[Records with modeling code]
···
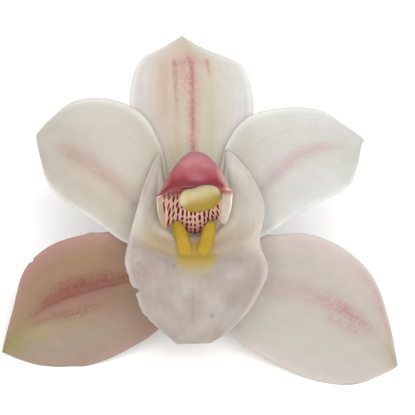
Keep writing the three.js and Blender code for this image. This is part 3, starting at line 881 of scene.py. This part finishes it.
def washOver(desk, colour, across, along, washes):
    for acrossAt, acrossReach, alongAt, alongReach, strength, tone in washes:
        bells = desk.bell(across, acrossAt, acrossReach), desk.bell(along, alongAt, alongReach)
        colour = desk.blend(desk.times(*bells, strength), colour, tone)
    return colour


def reliefOf(desk, skin, veins, look):
    cells = desk.times(skin["height"], look["cellRelief"])
    return desk.plus(cells, desk.times(veins["lines"], look["veinRelief"]))


def strokeMask(desk, place, line):
    mask = None
    for start, end in zip(line, line[1:]):
        values = {"place": place, "start": start[:3], "end": end[:3], "from": start[3], "to": end[3]}
        part = desk.group(paintStroke, **values)["mask"]
        mask = part if mask is None else desk.math("MAXIMUM", mask, part)
    return mask


def tepalMaterial(name, look):
    material, desk, shader = newMaterial(name, **sheet["skin"])
    across, along, face = desk.read("across"), desk.read("along"), desk.read("face")
    place = desk.read("spot", "Vector")
    side = desk.absolute(across)
    colour = desk.blend(desk.ramp(side, *sheet["margin"]), look["face"], look["margin"])
    colour = desk.blend(desk.ramp(along, *sheet["heart"]), colour, look["heart"])
    colour = washOver(desk, colour, across, along, look["washes"])
    veins = desk.group(longVeins, across=across, along=along, count=look["veinCount"], seed=look["seed"])
    colour = desk.blend(desk.times(veins["lines"], look["veinStrength"]), colour, look["vein"])
    streak = desk.ramp(veins["streaks"], 0.35, 0.75)
    colour = desk.blend(desk.times(streak, look["streakStrength"]), colour, look["streak"])
    for tone, grain, cover, line in look["strokes"]:
        specks = desk.group(stipple, across=across, along=along, grain=grain, cover=cover)["specks"]
        shown = desk.ramp(face, 0.2, 1.0, look["backShare"], 1.0)
        colour = desk.blend(desk.times(strokeMask(desk, place, line), specks, shown), colour, tone)
    # painted light: the rim and tip are painted lighter, for light shining through the thin margins and
    # against the shade where sheets overlap
    rim = desk.math("MAXIMUM", desk.ramp(side, *sheet["rim"]), desk.ramp(along, *sheet["tip"]))
    colour = desk.blend(desk.times(rim, look["rimLightStrength"]), colour, look["rim"])
    skin = desk.group(tissue, place=place, size=sheet["cellSize"])
    colour = desk.shade(colour, desk.ramp(skin["tone"], 0.3, 0.7, *sheet["unevenTone"]))
    height = reliefOf(desk, skin, veins, sheet)
    roughness = desk.ramp(skin["tone"], 0.2, 0.8, *sheet["roughness"])
    finishSurface(desk, shader, colour, height, sheet["relief"], roughness)
    throughLight(desk, shader, colour)
    return material


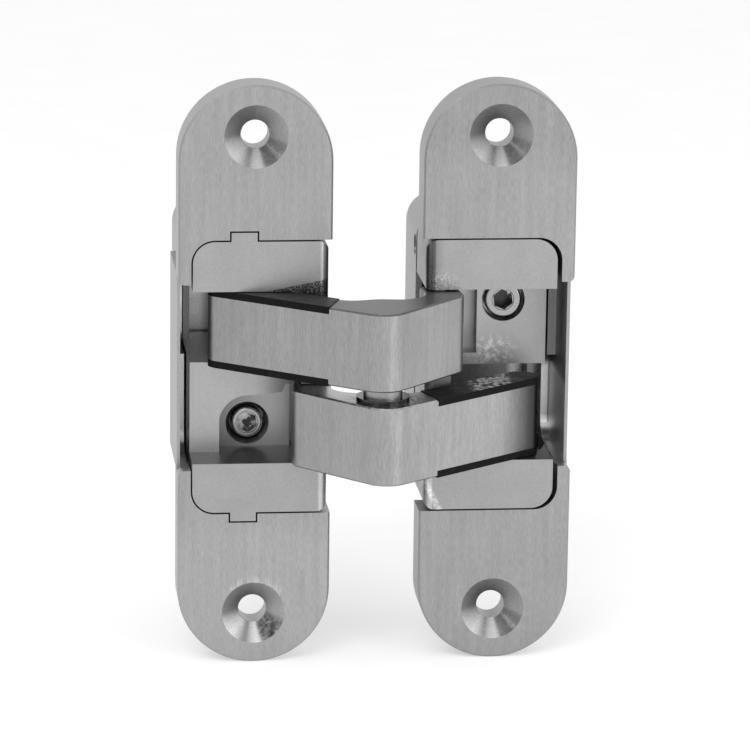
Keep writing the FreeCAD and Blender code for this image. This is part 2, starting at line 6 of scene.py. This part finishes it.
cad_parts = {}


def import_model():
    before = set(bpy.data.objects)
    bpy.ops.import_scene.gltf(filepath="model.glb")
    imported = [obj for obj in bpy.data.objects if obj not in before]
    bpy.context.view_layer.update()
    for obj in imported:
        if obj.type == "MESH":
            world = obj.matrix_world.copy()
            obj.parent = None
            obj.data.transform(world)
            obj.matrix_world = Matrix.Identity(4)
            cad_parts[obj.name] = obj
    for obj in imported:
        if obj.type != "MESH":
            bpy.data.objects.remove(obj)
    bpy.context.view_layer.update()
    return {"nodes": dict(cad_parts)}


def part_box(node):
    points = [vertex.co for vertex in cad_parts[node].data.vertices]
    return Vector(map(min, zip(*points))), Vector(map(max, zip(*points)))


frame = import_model()
nodes = frame["nodes"]
scene = bpy.context.scene

MM = 0.001
HOLE_Z = 45.4 * MM
COUNTERSINK_RADIUS = 5.9 * MM
HOLE_RADIUS = 2.65 * MM
SOCKET_RADIUS = 2.1 * MM

left_low, left_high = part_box("left_housing")
right_low, right_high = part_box("right_housing")
pin_low, pin_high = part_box("centre_pin")
FACE_Y = left_low.y
LEFT_HOLE_X = (left_low.x + left_high.x) / 2
RIGHT_HOLE_X = (right_low.x + right_high.x) / 2
FLOOR_Z = left_low.z
PIN_AXIS = (pin_low + pin_high) / 2
MIDDLE = Vector(((left_low.x + right_high.x) / 2, FACE_Y, 0))

# Camera: distance in metres, angles in degrees, and aim beside the middle in millimetres
CAMERA_DISTANCE = 0.8
CAMERA_AZIMUTH = -6.22
CAMERA_ELEVATION = 13.66
CAMERA_ROLL = 0.77
CAMERA_AIM = (-0.24, 0.31)
CAMERA_NEAR = 0.01
FOCAL_PIXELS = 4300.0
PICTURE_PIXELS = 750.0
SENSOR_WIDTH = 36.0

# Floor and sky: half the floor's side, the share of pure white seen on it, and the sky's strength as light
FLOOR_HALF = 6.0
FLOOR_GLOW = 0.45
SKY_LIGHT = 0.95

# Noise lies mostly between these values
NOISE_LOW = 0.3
NOISE_HIGH = 0.7
NOISE_ROUGHNESS = 0.6
# Brush marks: noise cells in a metre along X, Y and Z, and their share
FINE_MARKS = (7000.0, 7000.0, 700.0)
FINE_SHARE = 0.65
BROAD_MARKS = (900.0, 900.0, 60.0)
BROAD_SHARE = 0.35

HOUSING_SHADE = 0.32
CARRIAGE_SHADE = 0.335
NYLON_SHADE = 0.006
NYLON_DUST = (0.02, 0.02, 0.02)
NYLON_GREASE = (0.30, 0.30, 0.29)

# Countersinks: soft limits of the painted cone at its rim and its bottom, and its painted light from low to
# high
CONE_RIM = (COUNTERSINK_RADIUS + 0.02 * MM, COUNTERSINK_RADIUS - 0.06 * MM)
CONE_BOTTOM = (HOLE_RADIUS, HOLE_RADIUS + 0.15 * MM)
CONE_TONES = (0.98, 1.12)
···
■ **What is needed**
Output all records verbatim.

■ **Solution for this task**
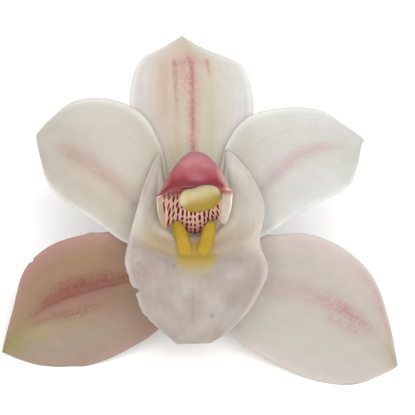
Keep writing the three.js and Blender code for this image. This is part 3, starting at line 881 of scene.py. This part finishes it.
def washOver(desk, colour, across, along, washes):
    for acrossAt, acrossReach, alongAt, alongReach, strength, tone in washes:
        bells = desk.bell(across, acrossAt, acrossReach), desk.bell(along, alongAt, alongReach)
        colour = desk.blend(desk.times(*bells, strength), colour, tone)
    return colour


def reliefOf(desk, skin, veins, look):
    cells = desk.times(skin["height"], look["cellRelief"])
    return desk.plus(cells, desk.times(veins["lines"], look["veinRelief"]))


def strokeMask(desk, place, line):
    mask = None
    for start, end in zip(line, line[1:]):
        values = {"place": place, "start": start[:3], "end": end[:3], "from": start[3], "to": end[3]}
        part = desk.group(paintStroke, **values)["mask"]
        mask = part if mask is None else desk.math("MAXIMUM", mask, part)
    return mask


def tepalMaterial(name, look):
    material, desk, shader = newMaterial(name, **sheet["skin"])
    across, along, face = desk.read("across"), desk.read("along"), desk.read("face")
    place = desk.read("spot", "Vector")
    side = desk.absolute(across)
    colour = desk.blend(desk.ramp(side, *sheet["margin"]), look["face"], look["margin"])
    colour = desk.blend(desk.ramp(along, *sheet["heart"]), colour, look["heart"])
    colour = washOver(desk, colour, across, along, look["washes"])
    veins = desk.group(longVeins, across=across, along=along, count=look["veinCount"], seed=look["seed"])
    colour = desk.blend(desk.times(veins["lines"], look["veinStrength"]), colour, look["vein"])
    streak = desk.ramp(veins["streaks"], 0.35, 0.75)
    colour = desk.blend(desk.times(streak, look["streakStrength"]), colour, look["streak"])
    for tone, grain, cover, line in look["strokes"]:
        specks = desk.group(stipple, across=across, along=along, grain=grain, cover=cover)["specks"]
        shown = desk.ramp(face, 0.2, 1.0, look["backShare"], 1.0)
        colour = desk.blend(desk.times(strokeMask(desk, place, line), specks, shown), colour, tone)
    # painted light: the rim and tip are painted lighter, for light shining through the thin margins and
    # against the shade where sheets overlap
    rim = desk.math("MAXIMUM", desk.ramp(side, *sheet["rim"]), desk.ramp(along, *sheet["tip"]))
    colour = desk.blend(desk.times(rim, look["rimLightStrength"]), colour, look["rim"])
    skin = desk.group(tissue, place=place, size=sheet["cellSize"])
    colour = desk.shade(colour, desk.ramp(skin["tone"], 0.3, 0.7, *sheet["unevenTone"]))
    height = reliefOf(desk, skin, veins, sheet)
    roughness = desk.ramp(skin["tone"], 0.2, 0.8, *sheet["roughness"])
    finishSurface(desk, shader, colour, height, sheet["relief"], roughness)
    throughLight(desk, shader, colour)
    return material


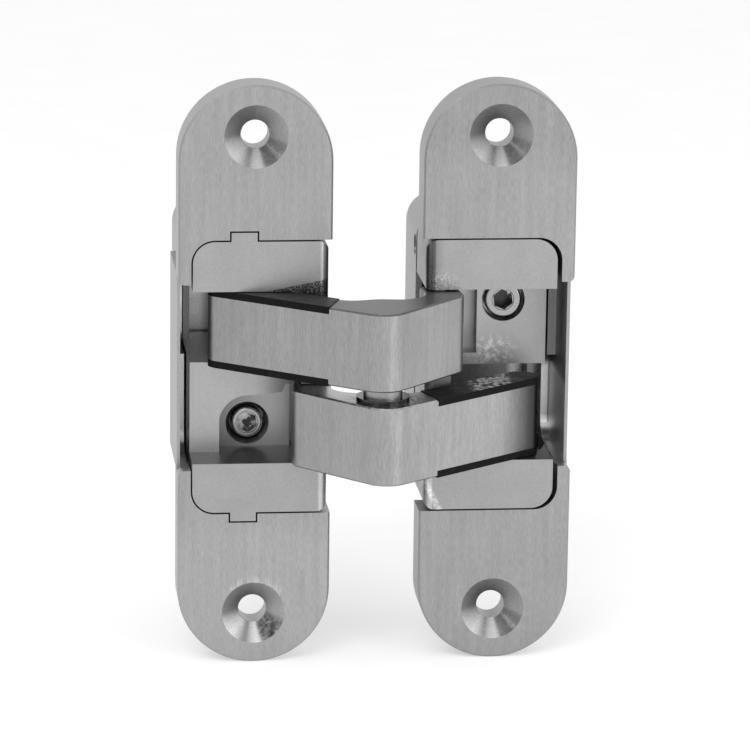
Keep writing the FreeCAD and Blender code for this image. This is part 2, starting at line 6 of scene.py. This part finishes it.
cad_parts = {}


def import_model():
    before = set(bpy.data.objects)
    bpy.ops.import_scene.gltf(filepath="model.glb")
    imported = [obj for obj in bpy.data.objects if obj not in before]
    bpy.context.view_layer.update()
    for obj in imported:
        if obj.type == "MESH":
            world = obj.matrix_world.copy()
            obj.parent = None
            obj.data.transform(world)
            obj.matrix_world = Matrix.Identity(4)
            cad_parts[obj.name] = obj
    for obj in imported:
        if obj.type != "MESH":
            bpy.data.objects.remove(obj)
    bpy.context.view_layer.update()
    return {"nodes": dict(cad_parts)}


def part_box(node):
    points = [vertex.co for vertex in cad_parts[node].data.vertices]
    return Vector(map(min, zip(*points))), Vector(map(max, zip(*points)))


frame = import_model()
nodes = frame["nodes"]
scene = bpy.context.scene

MM = 0.001
HOLE_Z = 45.4 * MM
COUNTERSINK_RADIUS = 5.9 * MM
HOLE_RADIUS = 2.65 * MM
SOCKET_RADIUS = 2.1 * MM

left_low, left_high = part_box("left_housing")
right_low, right_high = part_box("right_housing")
pin_low, pin_high = part_box("centre_pin")
FACE_Y = left_low.y
LEFT_HOLE_X = (left_low.x + left_high.x) / 2
RIGHT_HOLE_X = (right_low.x + right_high.x) / 2
FLOOR_Z = left_low.z
PIN_AXIS = (pin_low + pin_high) / 2
MIDDLE = Vector(((left_low.x + right_high.x) / 2, FACE_Y, 0))

# Camera: distance in metres, angles in degrees, and aim beside the middle in millimetres
CAMERA_DISTANCE = 0.8
CAMERA_AZIMUTH = -6.22
CAMERA_ELEVATION = 13.66
CAMERA_ROLL = 0.77
CAMERA_AIM = (-0.24, 0.31)
CAMERA_NEAR = 0.01
FOCAL_PIXELS = 4300.0
PICTURE_PIXELS = 750.0
SENSOR_WIDTH = 36.0

# Floor and sky: half the floor's side, the share of pure white seen on it, and the sky's strength as light
FLOOR_HALF = 6.0
FLOOR_GLOW = 0.45
SKY_LIGHT = 0.95

# Noise lies mostly between these values
NOISE_LOW = 0.3
NOISE_HIGH = 0.7
NOISE_ROUGHNESS = 0.6
# Brush marks: noise cells in a metre along X, Y and Z, and their share
FINE_MARKS = (7000.0, 7000.0, 700.0)
FINE_SHARE = 0.65
BROAD_MARKS = (900.0, 900.0, 60.0)
BROAD_SHARE = 0.35

HOUSING_SHADE = 0.32
CARRIAGE_SHADE = 0.335
NYLON_SHADE = 0.006
NYLON_DUST = (0.02, 0.02, 0.02)
NYLON_GREASE = (0.30, 0.30, 0.29)

# Countersinks: soft limits of the painted cone at its rim and its bottom, and its painted light from low to
# high
CONE_RIM = (COUNTERSINK_RADIUS + 0.02 * MM, COUNTERSINK_RADIUS - 0.06 * MM)
CONE_BOTTOM = (HOLE_RADIUS, HOLE_RADIUS + 0.15 * MM)
CONE_TONES = (0.98, 1.12)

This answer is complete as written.